Rewrite the last code replacing
sum
withmapreduce
. Hint: look up help formapreduce()
.
Other parallel functions
ThreadsX provides various parallel functions for sorting. Sorting is intrinsically hard to parallelize, so do not expect
100% parallel efficiency. Let’s take a look at sort()
and sort!()
:
n = Int64(1e8)
r = rand(Float32, (n)); # random floats in [0, 1]
r[1:10] # first 20 elements, same as first(r,10)
last(r,10) # last 10 elements
?sort # underneath uses QuickSort (for numeric arrays) or MergeSort
@btime sort(r); # 10.421 s, serial sorting
@btime sort!(r); # 1.707 s, in-place serial sorting
r = rand(Float32, (n));
@btime ThreadsX.sort(r); # 2.950 ms, parallel sorting with 4 threads
@btime ThreadsX.sort!(r); # 1.115 ms, in-place parallel sorting with 4 threads
?ThreadsX.sort! # there is actually a good manual page
# similar speedup for integers
r = rand(Int32, (n));
@btime sort!(r); # 1.065 ms in serial
r = rand(Int32, (n));
@btime ThreadsX.sort!(r); # 1.058 ms with 4 threads
Searching for extrema is much more parallel-friendly:
n = Int64(1e9)
r = rand(Int32, (n)); # make sure we have enough memory
@btime maximum(r) # 328.375 ms
@btime ThreadsX.maximum(r) # 82.562 ms with 4 threads
Finally, another useful function is ThreadsX.map()
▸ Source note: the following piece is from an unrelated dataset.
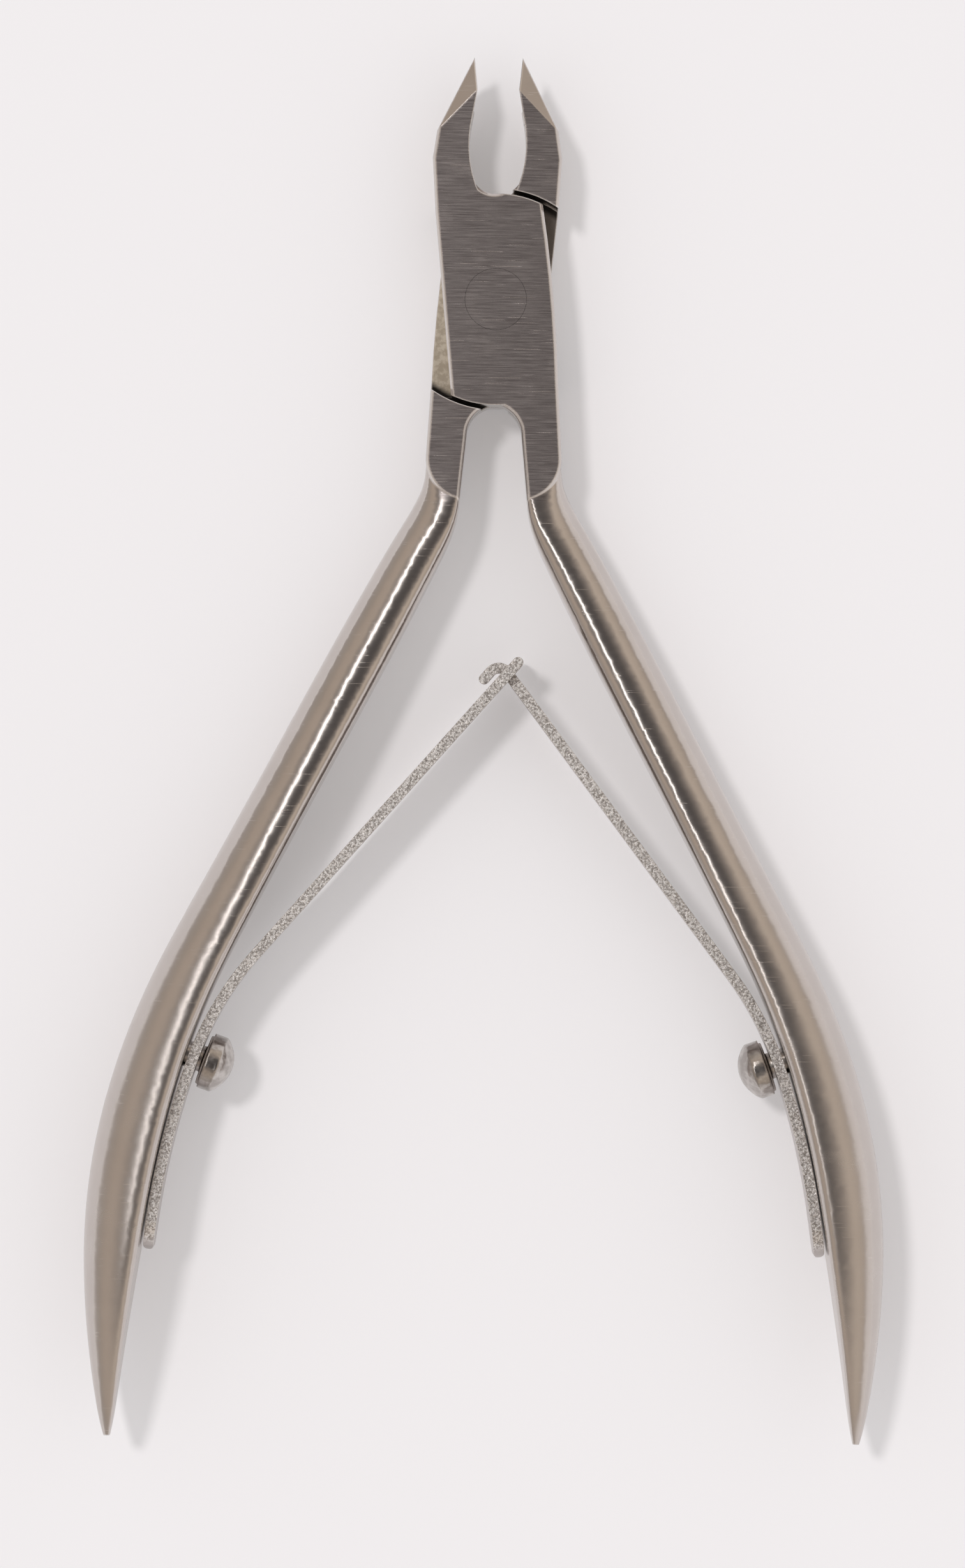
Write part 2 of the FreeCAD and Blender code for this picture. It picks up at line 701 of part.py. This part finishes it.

without reduction – we will take a closer look at it in one of the
following sections.
To sum up this section, ThreadsX.jl provides a super easy way to parallelize some of the Base library functions. It
includes multi-threaded reduction and shows very impressive parallel performance. To list the supported functions, use
ThreadsX.<TAB>
, and don’t forget to use the built-in help pages.